To his critics he will be remembered as the architect of a consumerist, utilitarian approach to higher education ushered in by the trebling of tuition fees and promotion of private providers. His exclusion from Cameron’s inner circle may also be partly to blame for the failure of his department to effectively combat the Home Office’s assault on overseas students.
But others would argue that he managed to protect both student numbers and the unit of resource, something that previous Conservative governments had failed to do.
Ken Clarke, another long-serving minister who left government this week, has said that the secret to ministerial success is “having a clear idea of what you want to deliver, and sticking to it”. Willetts did this, and might argue that the ends justified the means.

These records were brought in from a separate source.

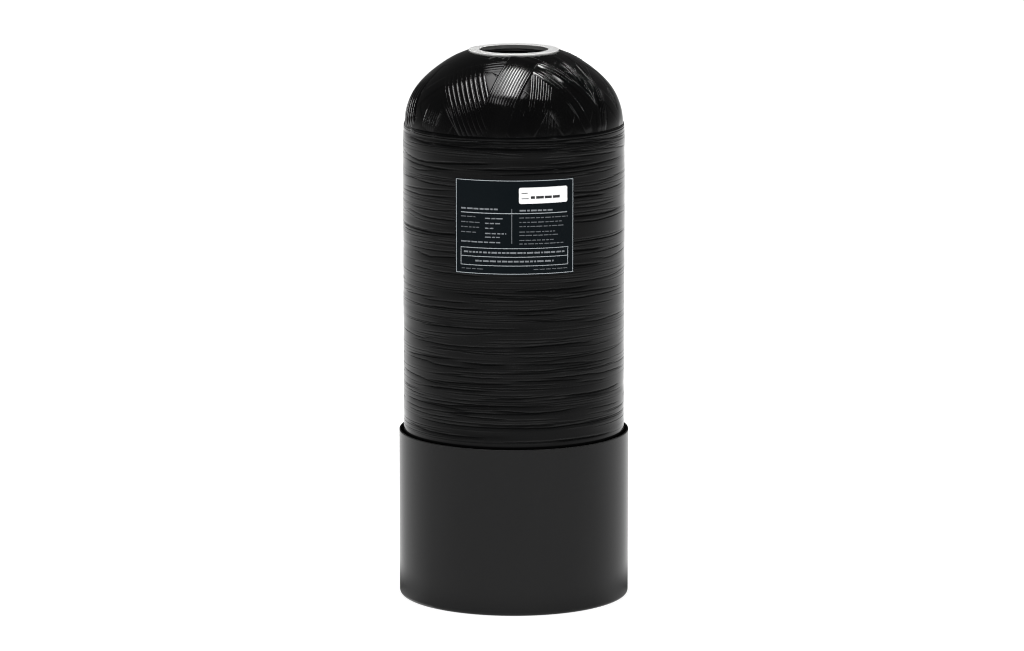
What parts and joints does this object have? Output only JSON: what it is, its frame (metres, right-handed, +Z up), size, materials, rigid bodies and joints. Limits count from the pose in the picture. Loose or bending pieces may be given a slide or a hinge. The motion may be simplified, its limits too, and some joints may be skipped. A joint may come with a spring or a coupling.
{
  "type": "fibreglass filter tank",
  "caption": "Upright filament-wound fibreglass pressure vessel with a domed top, white ringed threaded neck and blank rating label, standing in a moulded cup-shaped boot.",
  "frame": {"origin": "on the floor, under the centre of the tank", "axes": "+Z up along the tank axis to the neck, rating label on the -Y side, +X to the right seen from the label side"},
  "size_m": [0.1882, 0.1882, 0.451],
  "materials": {
    "liner_black": "satin moulded polyethylene",
    "ring_white": "satin moulded plastic",
    "winding_gloss": "glossy black resin over wound glass tows",
    "winding_satin": "satin black resin over circumferential glass tows",
    "boot_black": "satin moulded plastic",
    "label_navy": "satin printed film, dark navy with pale lines",
    "sticker_white": "smooth white paper"
  },
  "bodies": {
    "root": {"liner": "liner_black", "neck_ring": "ring_white", "helical_winding": "winding_gloss", "hoop_winding": "winding_satin", "base_boot": "boot_black", "rating_label": "label_navy", "paper_sticker": "sticker_white"}
  },
  "joints": []
}
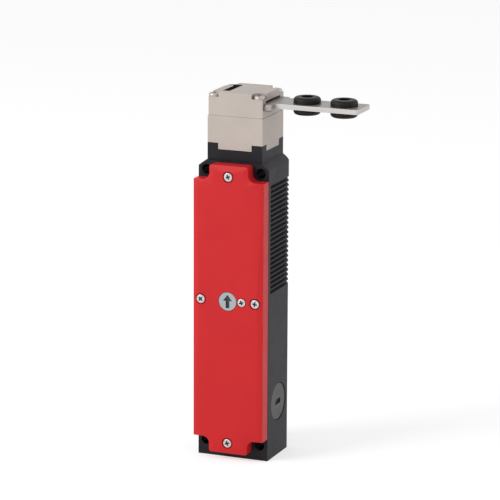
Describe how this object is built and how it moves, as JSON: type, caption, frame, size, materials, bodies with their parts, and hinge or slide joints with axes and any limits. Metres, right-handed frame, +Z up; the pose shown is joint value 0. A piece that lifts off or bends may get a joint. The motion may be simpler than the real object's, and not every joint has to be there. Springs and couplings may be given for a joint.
{
  "type": "tongue interlock switch",
  "caption": "Guard-locking safety switch: narrow upright housing with front cover, square operating head, side-entry metal tongue on rubber bushes, solenoid lock and release dial.",
  "frame": {"origin": "centre of the rectangle of mounting holes, on the mounting face", "axes": "+X towards the side the tongue enters from, +Y out of the mounting face towards the surface it is screwed to (the cover faces -Y), +Z up towards the operating head"},
  "size_m": [0.0837, 0.0378, 0.1921],
  "materials": {
    "housing": "black glass-fibre reinforced plastic, fine moulded grain",
    "cover": "signal red plastic, semi-gloss with a fine grain",
    "head": "die-cast zinc with a satin nickel finish",
    "steel": "stainless steel, ground",
    "zinc_screw": "bright zinc-plated steel",
    "rubber": "black moulded rubber",
    "dial": "pale blue-grey lacquered die-cast metal",
    "wheel": "natural white acetal",
    "plunger_metal": "turned steel",
    "carrier": "dark grey moulded plastic",
    "iron": "zinc-plated magnet iron",
    "copper": "enamelled copper winding",
    "bobbin": "natural moulded plastic",
    "block": "dark moulded plastic",
    "contact": "brass with silver contacts",
    "plug": "black moulded plastic",
    "spring": "spring steel wire"
  },
  "bodies": {
    "switch": {"housing": "housing", "cover": "cover", "cover_gasket": "rubber", "cover_screws": "zinc_screw", "seal_screw": "zinc_screw", "release_seal": "rubber", "head_base": "head", "head_cap": "head", "head_screws": "zinc_screw", "cam_axle": "plunger_metal", "plunger_seal": "rubber", "lock_carrier": "carrier", "slider_guide_pins": "plunger_metal", "solenoid_yoke": "iron", "solenoid_pole": "iron", "solenoid_bobbin": "bobbin", "solenoid_coil": "copper", "door_contact_block": "block", "lock_contact_block": "block", "terminal_strip": "block", "terminal_clamps": "contact", "terminal_screws": "zinc_screw", "entry_plugs": "plug", "plunger_spring": "spring", "armature_spring": "spring", "door_contact_spring": "spring"},
    "actuator": {"actuator_tongue": "steel", "tongue_bushes": "rubber"},
    "cam_wheel": {"cam_wheel": "wheel"},
    "plunger": {"plunger": "plunger_metal", "plunger_link": "steel", "door_bridge_carrier": "bobbin", "door_contact_bridge": "contact"},
    "armature": {"armature": "iron", "armature_pin": "plunger_metal", "release_bar": "steel", "lock_bridge_carrier": "bobbin", "lock_contact_bridge": "contact"},
    "lock_slider": {"lock_slider": "steel"},
    "release": {"auxiliary_release": "dial"}
  },
  "joints": [
    {"name": "tongue_slide", "type": "slide", "parent": "switch", "child": "actuator", "axis": [1, 0, 0], "range_m": [0, 0.03]},
    {"name": "cam_wheel_turn", "type": "hinge", "parent": "switch", "child": "cam_wheel", "pos_m": [0.0008, -0.01435, 0.0975], "axis": [0, 1, 0], "range_deg": [0, 90]},
    {"name": "plunger_slide", "type": "slide", "parent": "switch", "child": "plunger", "axis": [0, 0, -1], "range_m": [0, 0.0036], "deforming": ["plunger_spring", "door_contact_spring"]},
    {"name": "armature_slide", "type": "slide", "parent": "switch", "child": "armature", "axis": [0, 0, 1], "range_m": [0, 0.0022], "deforming": ["armature_spring"]},
    {"name": "lock_slider_slide", "type": "slide", "parent": "switch", "child": "lock_slider", "axis": [1, 0, 0], "range_m": [0, 0.0022]},
    {"name": "release_turn", "type": "hinge", "parent": "switch", "child": "release", "pos_m": [0, -0.037, 0.0054], "axis": [0, -1, 0], "range_deg": [0, 180]}
  ],
  "couplings": [
    {"joint": "cam_wheel_turn", "follows": "tongue_slide", "rad_per_m": 52.359},
    {"joint": "plunger_slide", "follows": "tongue_slide", "ratio": 0.12},
    {"joint": "lock_slider_slide", "follows": "armature_slide", "ratio": 1}
  ]
}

We will see how history judges him on that score, and may not need to wait long if the system he has set up, with its soaring costs, is dismantled after the next general election.
What is undeniable is that Willetts has been a minister committed to a collegial approach, to university autonomy and to protecting funding for both universities and research.
In fact, he is accused by some of suffering from Stockholm Syndrome, having spent too much time with vice-chancellors (after resigning, he is said to have bounded down the corridor saying: “I’m free!” – although he may have been referring to the strictures of ministerial life rather than the clutches of v-cs).
Universities will hope for a similar relationship with his successor, Greg Clark: close, but not at the expense of autonomy.